Parmesan from Wisconsin? How dairy you?! Italy wants to reclaim its cheese.

ROME — The investigators say they have a duty to defend Italy’s national interests, and so they spend their days in a discreetly marked government office, scanning the Internet for dubious activity, trying to thwart one threat after the next.

In other words, they are on the lookout for fake cheese.

“This looks like the fishiest thing ever,” one of the food investigators, Domenico Vona, said this month after some Internet sleuthing led him to an “Italian parmesan” made in Ukraine.

Vona studied the product details of the deep yellow vacuum-packed hunks.

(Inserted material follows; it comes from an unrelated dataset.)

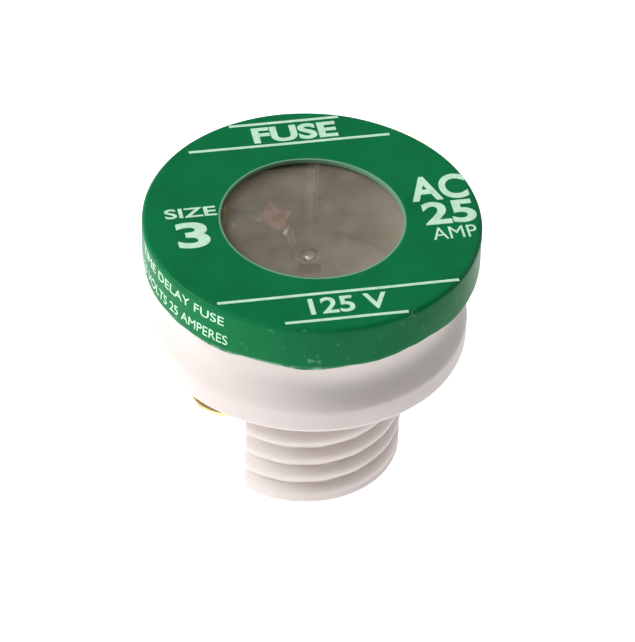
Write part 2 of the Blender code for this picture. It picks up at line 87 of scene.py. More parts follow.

“This is blatant,” he said as he filed a complaint to the online marketplace, Alibaba, where it was being sold. “This is definitely not Parmigiano.”

If Italy had its way, there would be no such thing as Ukrainian parmesan. Or American parmesan. In fact, there would be no generic parmesan whatsoever — only Parmigiano-Reggiano, produced inside a small patch of Italian countryside, under exacting specifications, at one of 330 dairies whose cheese wheels are tested with percussion hammers and then branded with markings of authenticity if they pass muster.

taly is doing what it can to reclaim its signature cheese, as well as other mimicked food and alcohol products, in a campaign combining old food traditions and some new nationalistic sentiment.